Ritzy Grits Crackers
created for the Salisbury 2011 BBQ Festival

1 cup instant grits
1 cup all-purpose flour
3/4 teaspoon kosher salt
1/2 teaspoon baking soda
1/4 teaspoon bbq pork rub
2 1/2 tablespoons chilled bacon grease (or chilled butter)
1/2 cup freshly shredded cheddar jack cheese
2/3 cup low-fat (1.5%) buttermilk

Preheat the oven to 350°. In a bowl, mix together all the dry ingredients. Rub in the bacon grease until the mixture resembles coarse meal. Stir in the cheddar jack and buttermilk. Knead on a lightly floured surface until smooth. Wrap in plastic and let stand for 15 minutes.

Roll out half the dough 1/16 inch thick. Using a 2-inch round cutter, cut out rounds of dough and arrange them on a nonstick baking sheet. Bake for 10 to 12 minutes, or until golden and crisp. Repeat with the remaining dough.

Bacon Jam

1 1/2 pounds bacon, sliced
1 large onion, diced (about 2 cups)
3 medium cloves roasted garlic
1/2 cup cider vinegar
1/2 cup packed dark brown sugar
1/4 cup maple syrup
6 tablespoons brewed coffee or postum
6 tablespoons bourbon

Line a baking sheet with foil. Arrange bacon slices on the foil and place the baking sheet on the center rack of a cold oven. Turn oven on to 400°F and allow to cook for 15-20 minutes, until bacon is golden brown.

Transfer bacon to paper towels to drain. Reserve one tablespoon of fat, pouring into a skillet, and adding onions, sugar and garlic. Cook, stirring frequently, until onions are softened and translucent, about five minutes. Add vinegar, maple syrup, coffee or postum, and bourbon. Bring to a boil and cook for two minutes.

Transfer mixture and cooked bacon to a six-quart slow-cooker and cook on high, uncovered, until liquid has reduced and thickened slightly and bacon is a deep burnished brown, 3 1/2 to 4 hours.

Transfer mixture to food processor and pulse until coarsely chopped. Let cool, then transfer to airtight jars. Store in refrigerator for up to one month.


  1. Great post! Thanks for sharing!


  2. Your saturday sounds fabulous and this recipe sounds glorious! I wish that I could come to this BBQ Festival. I get the feeling the food is going to be awesome!

  3. That bacon jam sounds very very intriguing :)

  4. AMAZING! I've been dying to make my own bacon jam. Loving it on the homemade crackers.

  5. I think you just officially blew my mind. Grit Crackers and Bacon jam! Been a fan of the bacon jam but never tried making it myself, but the Grit crackers have totally peaked my interest. Your crackers look perfect too!
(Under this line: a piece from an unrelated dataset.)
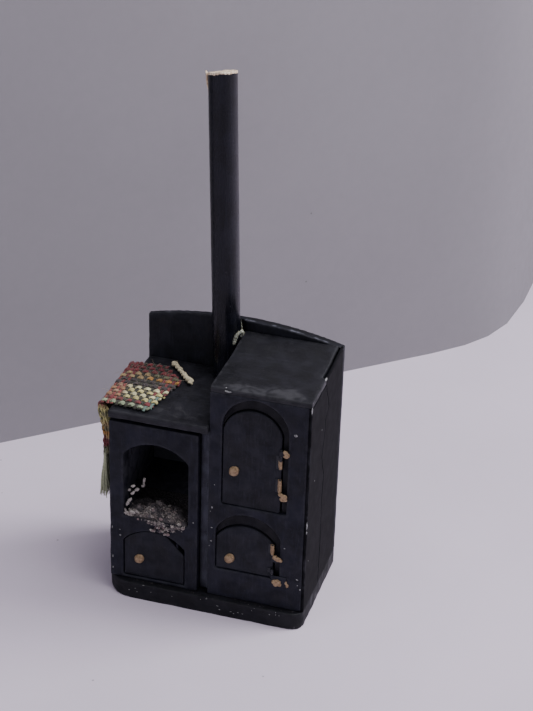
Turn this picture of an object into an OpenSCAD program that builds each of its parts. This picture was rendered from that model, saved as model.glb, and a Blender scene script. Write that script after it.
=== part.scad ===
// A hand-made dolls' house kitchen range: a firebox and hob on the left, two ovens on the right,
// a round flue pipe behind the hob and a scrap of woven cloth drying over the hob's left end.
// Millimetres, +Z up. The origin is the centre of the base board's underside.
// Inside the modules, x and y run from the body's front left corner (see in_body).

/* [Body] */
// Width of the body over its side panels
body_w = 60; // [56:0.5:66]
// Depth from the front panels' faces to the back of the back board
body_d = 35.8; // [34:0.2:40]
// Height of the hob's top
hob_h = 63.2; // [62:0.2:65]
// Height of the oven's top
oven_h = 76; // [75.5:0.5:80]

/* [Base board] */
// Thickness of the base board
base_t = 5.6; // [5:0.1:6]
// How far the base stands out in front of the front panels
base_front_lip = 2; // [1:0.1:4]
// How far the base stands out at the firebox end
base_left_lip = 1.4; // [0.5:0.1:3]
// Radius of the base's corner at the firebox end
base_left_radius = 8; // [3:0.5:9]
// Radius of the base's corner at the oven end
base_right_radius = 3.5; // [1:0.5:6]

/* [Panels] */
// Thickness of the back board
back_t = 2; // [1.5:0.1:3]
// Height of the back board at the crown of its arched top
back_crown_h = 80.5; // [79.8:0.1:84]
// Radius of the back board's arched top
back_crown_r = 120; // [100:5:200]
// Width of the firebox front panel
firebox_w = 27.2; // [26:0.1:28]
// Thickness of the firebox front panel
firebox_front_t = 5; // [4:0.2:6]
// Thickness of the oven front panel
oven_front_t = 3; // [2.8:0.1:3.6]
// Thickness of the inner panels and shelves
panel_t = 2; // [1.6:0.1:2.4]
// Thickness of the two card skins on the oven's right side
skin_t = 0.8; // [0.5:0.1:1]
// Thickness of the hob board
hob_t = 2.4; // [2:0.1:2.6]

/* [Firebox] */
// Width of the fire mouth
fire_mouth_w = 19.8; // [16:0.2:21]
// Height of the fire mouth's sill
fire_sill_h = 27.6; // [27:0.1:29]
// Height where the fire mouth's arch springs
fire_spring_h = 48.6; // [44:0.2:50]
// Rise of the fire mouth's arch
fire_rise = 4.6; // [3:0.1:5.5]
// Width of the ash door's opening
ash_mouth_w = 19; // [16:0.2:20]
// Height of the ash door's crown in its opening
ash_crown_h = 23.5; // [22:0.1:24]

/* [Ovens] */
// Width of both oven mouths
oven_mouth_w = 19.4; // [18.6:0.1:20]
// Width of both oven doors
oven_door_w = 17.1; // [16:0.1:17.5]
// Thickness of the oven doors
oven_door_t = 1.6; // [1.2:0.1:1.8]
// How far the oven doors sit behind the front panel's face
oven_door_recess = 0.9; // [0.8:0.1:1]
// Diameter of the brass knob heads
knob_d = 3.2; // [2:0.1:3.6]

/* [Flue] */
// Diameter of the flue dowel
flue_d = 8.4; // [7:0.1:8.6]
// Height of the flue's top
flue_top_h = 159; // [120:0.5:170]
// Lean of the flue towards the firebox end, in degrees
flue_lean = 1.84; // [0:0.02:3]

/* [Hidden] */
$fn = 64;

paint = [0.10, 0.11, 0.14];
worn_paint = [0.22, 0.22, 0.26];
brass = [0.80, 0.62, 0.36];
steel = [0.55, 0.56, 0.58];
ash_grey = [0.58, 0.55, 0.56];
through = 1;

base_w = body_w + base_left_lip;
base_d = body_d + base_front_lip;
body_left = base_left_lip - base_w / 2;
body_front = base_front_lip - base_d / 2;

// The left and right halves of the body.
inner_back = body_d - back_t;
oven_left = firebox_w + 3.1;
divider_right = oven_left + panel_t;
skin_left = body_w - skin_t;
carcass_right = skin_left - panel_t;
oven_top_t = 2;
oven_panel_top = oven_h - oven_top_t;
hob_underside = hob_h - hob_t;
rail_h = 1.6;
rail_setback = 1.6;
firebox_panel_top = hob_underside - rail_h;
cheek_setback = 2.4;
side_seam = 15.4;
top_slit = 0.5;
hob_overhang = 1.2;
hob_left_inset = 0.3;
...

  6. Wow! This combination sounds amazing! Definitely would like to try this out.

  7. I'm pretty sure you had me at bacon jam...
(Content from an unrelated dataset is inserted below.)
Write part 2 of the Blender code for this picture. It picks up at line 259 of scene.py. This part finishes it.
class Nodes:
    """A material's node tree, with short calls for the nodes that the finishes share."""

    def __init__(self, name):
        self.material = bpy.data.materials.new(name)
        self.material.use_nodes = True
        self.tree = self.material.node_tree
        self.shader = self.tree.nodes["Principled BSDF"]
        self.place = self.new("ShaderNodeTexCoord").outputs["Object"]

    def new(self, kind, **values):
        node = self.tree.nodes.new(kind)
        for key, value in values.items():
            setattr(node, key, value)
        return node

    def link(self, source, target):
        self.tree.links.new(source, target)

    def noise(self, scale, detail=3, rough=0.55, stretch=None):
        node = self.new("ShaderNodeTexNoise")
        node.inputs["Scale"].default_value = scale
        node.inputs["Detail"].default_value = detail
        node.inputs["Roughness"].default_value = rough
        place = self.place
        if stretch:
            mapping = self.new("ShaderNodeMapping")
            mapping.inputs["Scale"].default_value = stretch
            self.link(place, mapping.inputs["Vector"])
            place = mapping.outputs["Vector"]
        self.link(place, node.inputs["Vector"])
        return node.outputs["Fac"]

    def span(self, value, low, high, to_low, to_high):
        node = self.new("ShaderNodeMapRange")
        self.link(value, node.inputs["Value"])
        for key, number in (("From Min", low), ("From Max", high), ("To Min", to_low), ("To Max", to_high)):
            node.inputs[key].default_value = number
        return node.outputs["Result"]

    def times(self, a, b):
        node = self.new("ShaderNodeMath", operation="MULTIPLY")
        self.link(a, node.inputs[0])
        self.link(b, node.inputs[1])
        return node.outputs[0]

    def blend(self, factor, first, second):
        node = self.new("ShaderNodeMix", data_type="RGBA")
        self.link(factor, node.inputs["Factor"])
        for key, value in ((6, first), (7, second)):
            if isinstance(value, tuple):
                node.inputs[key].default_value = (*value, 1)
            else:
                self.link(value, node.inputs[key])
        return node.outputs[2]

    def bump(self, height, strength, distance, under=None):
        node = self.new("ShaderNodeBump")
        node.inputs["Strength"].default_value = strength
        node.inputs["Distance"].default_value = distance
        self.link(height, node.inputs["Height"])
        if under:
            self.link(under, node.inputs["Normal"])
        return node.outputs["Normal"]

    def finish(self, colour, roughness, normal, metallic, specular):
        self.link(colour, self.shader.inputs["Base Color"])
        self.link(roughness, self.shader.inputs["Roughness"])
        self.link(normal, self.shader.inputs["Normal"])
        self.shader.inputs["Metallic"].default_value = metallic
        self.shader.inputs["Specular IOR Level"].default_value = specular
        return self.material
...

  8. Liz Lemon! That sounds so fun just to watch sitcoms. And these crackers and jam...oh, I wouldn't want to get up.

  9. Oh my how wonderful this looks! These sound delicious and look absolutely marvelous!

  10. Your Saturday sounds amazing. I think I need a day like that soon...and some of these crackers and jam. What a fantastic snack!
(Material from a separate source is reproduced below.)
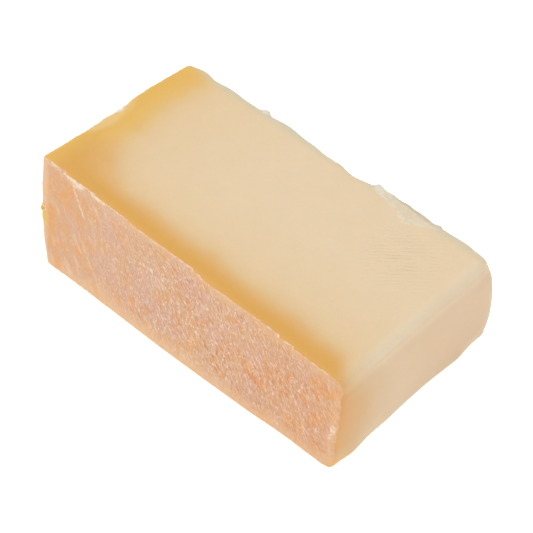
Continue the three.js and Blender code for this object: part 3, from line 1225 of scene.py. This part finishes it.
@dataclass(frozen=True)
class Studio:
    """A white light table under a bright room, and the camera at the photograph's angle."""

    floor_side: float = 6.0
    floor_white: Rgba = (0.9, 0.9, 0.9, 1.0)
    floor_glow: float = 0.5
    room_light: float = 0.67
    softboxes: tuple[Softbox, ...] = (
        Softbox("key", (-0.4, -0.35, 1.05), 0.9, 4.0),
        Softbox("overhead", (0.15, 0.0, 1.3), 1.2, 4.5),
    )
    target: Point = (5.545, -3.062, 18.333)
    azimuth: float = 43.84
    elevation: float = 47.54
    roll: float = -0.93
    distance: float = 400.4 * MM
    lens: float = 100.0

    def build(self) -> None:
        """Sets the floor, the lights and the camera."""
        self._floor()
        self._room()
        for softbox in self.softboxes:
            softbox.hang(metres(self.target))
        self._camera()

    def _floor(self) -> None:
        """Lays the white table, which glows a little, as one for cut-out pictures does."""
        bpy.ops.object.select_all(action="DESELECT")
        bpy.ops.mesh.primitive_plane_add(size=self.floor_side)
        floor = bpy.context.object
        floor.name = "table"
        graph = Graph("table")
        inputs = {
            "Base Color": self.floor_white,
            "Roughness": 0.8,
            "Emission Color": (1.0, 1.0, 1.0, 1.0),
            "Emission Strength": self.floor_glow,
        }
        surface = graph.node("ShaderNodeBsdfPrincipled", None, inputs).outputs[0]
        floor.data.materials.append(graph.finish(surface))

    def _room(self) -> None:
        """Fills the room with even white light and shows colours as they are."""
        world = bpy.data.worlds.new("room")
        world.use_nodes = True
        backdrop = world.node_tree.nodes["Background"]
        backdrop.inputs["Color"].default_value = (1.0, 1.0, 1.0, 1.0)
        backdrop.inputs["Strength"].default_value = self.room_light
        bpy.context.scene.world = world
        bpy.context.scene.view_settings.view_transform = "Standard"

    def _camera(self) -> None:
        """Places the camera at the photograph's angle."""
        turn, rise = math.radians(self.azimuth), math.radians(self.elevation)
        back = Vector((math.sin(turn) * math.cos(rise), -math.cos(turn) * math.cos(rise), math.sin(rise)))
        data = bpy.data.cameras.new("camera")
        data.lens = self.lens
        data.sensor_width = 36.0
        camera = bpy.data.objects.new("camera", data)
        bpy.context.collection.objects.link(camera)
        camera.location = metres(self.target) + self.distance * back
        level = (-back).to_track_quat("-Z", "Y").to_matrix()
        camera.rotation_euler = (level @ Matrix.Rotation(math.radians(self.roll), 3, "Z")).to_euler()
        bpy.context.scene.camera = camera


def main() -> None:
    """Builds the chunk and the studio."""
    logging.basicConfig(level=logging.INFO, format="%(message)s")
    piece = Chunk().build()
    LOG.info("%s: %d points, %d faces", piece.name, len(piece.data.vertices), len(piece.data.polygons))
    studio = Studio()
    studio.build()
    LOG.info("studio: table, %d softboxes and camera", len(studio.softboxes))


if __name__ == "__main__":
    main()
  11. Wow that is a seriously fantastic and amazingly delicious idea! Yum!!

  12. This is a great crackers. Love the recipe.

  13. Yummy! Those crackers are stunningly great with anything I can think of. Thanks for sharing, Phoophie! GB

  14. Bacon jam sounds like it could go with most anything! Breakfast, lunch or dinner - I'm going to have to give this a try. Yum!

  15. I love love LOVE grits AND bacon. together. divine. So when I saw your post on grits crackers with bacon jam, I had to take a double take before clicking on the post. This is just splendid! I will definitely be venturing into these... or just pigging out.

    Question. Do you have to use instant grits?

    I just made another take. Amazing.

  16. Damn. Consider me a new follower. Thank you Serious Eats! And WOW you take amazing photographs of your creations! I can't wait to delve into your bacon archives. OK, maybe other stuff too... ;o)

  17. How would you adapt this recipe for someone without a slow cooker?

  18. This is a great idea for a tasty breakfast. They are great with milk or coffee. :)

  19. my plan would be a heavy cast iron pot in the oven on 200 for like 8 hours at the very least. :)

  20. do you have a recipe for the bbq pork rub?

  21. I'm having a no day too, it's my one day off between two six day work weeks. I don't think I could say no to bacon jam either.

  22. This is a very good weblog. I have been back more than once within the last few days and want to subscribe to your rss feed making use of Google but cannot work out the best way to do it accurately.

  23. The bourbon really gives this recipe a solid punch! Quite different, well done.

  24. OMG you are GENIUS!!! I have been pinning your recipes ALL MORNING!!!

  25. This is the most amazing combination I have ever tasted! My kids love this and the way of presenting them using small bamboo boat to make it more unique and attractive.

  26. Could the bacon jam be canned? If so, how would I go about doing it? How long would you process it? Sounds wickedly delicious--sin in a jar!

  27. Ya know......I will admit that I know nothing about canning meat. I'm only confident in pickling and jams. :( Sorry!